Without it, our men's national team would have only the 2018 World Cup to target following their disgraceful exit from 2014 qualifying earlier this month.
With it, they'd be able to focus on a major tournament that would be taking place two years sooner, with the 2015 Gold Cup serving as qualification.
Here's how the thing would work:
All 10 CONMEBOL members would be given automatic berths to the group stage along with the United States and Mexico. The four remaining participants would be determined by their placing in the 2015 Gold Cup and would conceivably include Panama, Honduras, Costa Rica and, hopefully, Canada. Play would begin in July, shortly after the conclusion of Euro 2016 in France.
This sort of competition has been talked about for years, and for good reason. It just makes sense.
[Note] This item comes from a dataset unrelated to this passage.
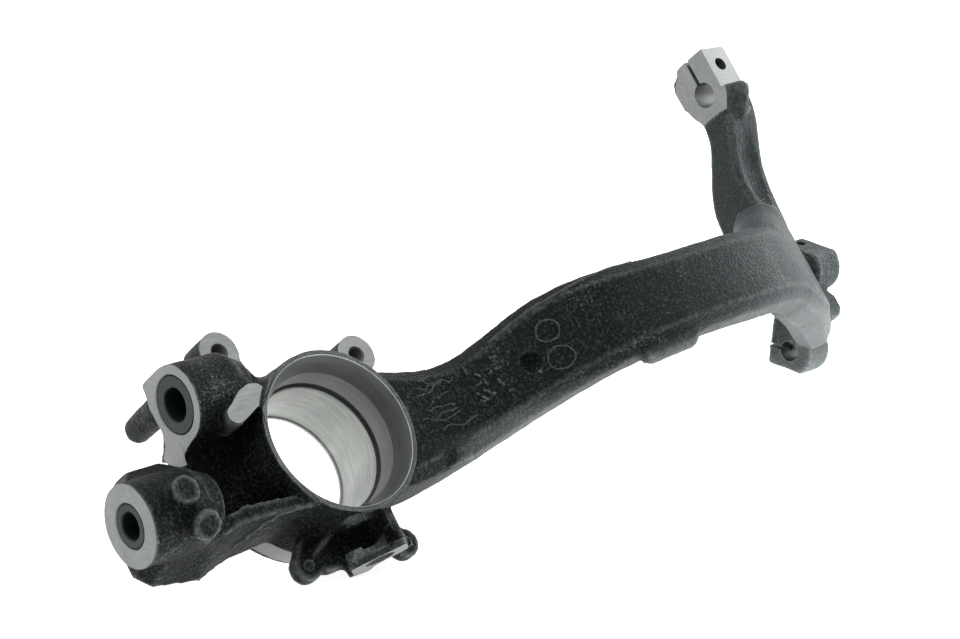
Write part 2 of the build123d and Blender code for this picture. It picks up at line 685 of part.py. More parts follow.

Currently, the biennial Gold Cup generates precious little interest outside the hardcore support in Canada and the United States and the Latin populations of the host cities.
Matches are played in half-filled (if that) NFL stadiums unless Mexico happens to be on the marquee, and the television footprint is next to non-existent.
South America's Copa America, held whenever CONMEBOL feels like it, isn't much better off.
Yes, there is obviously significant interest on the continent, itself, but what the Copa has always craved is to be a world class competition with a world class roster of sponsors and rights-holders to match.
That, and a few more countries so as not to be required to invite the likes of Mexico and Japan to boost the tournament roster to a more workable 12.
Both the Gold Cup and Copa America have needs, and as it turns out the satisfaction of those needs can be found in each other.
South America has the talent base to lend the North some credibility; North America has access to the type of sponsors the South, until now, has only been able to dream about.
Talk about a match made in soccer heaven.
-- The spectre of a major tournament in 2016 could end up having something to do with how the Canadian Soccer Association goes about its search for a new manager. If qualification for the 2018 World Cup was the sole target, a case could be made that a company man versed in the language of Long-Term Player Development such as Tony Fonseca, might be the optimal choice. But a competition two years sooner would require the national team being whipped into competitive shape by the 2015 Gold Cup, in which case a more experienced coach, likely from outside Canada, would be a more attractive option.
-- National women's team captain and iconic striker Christine Sinclair has been shortlisted for FIFA's World Player of the Year award.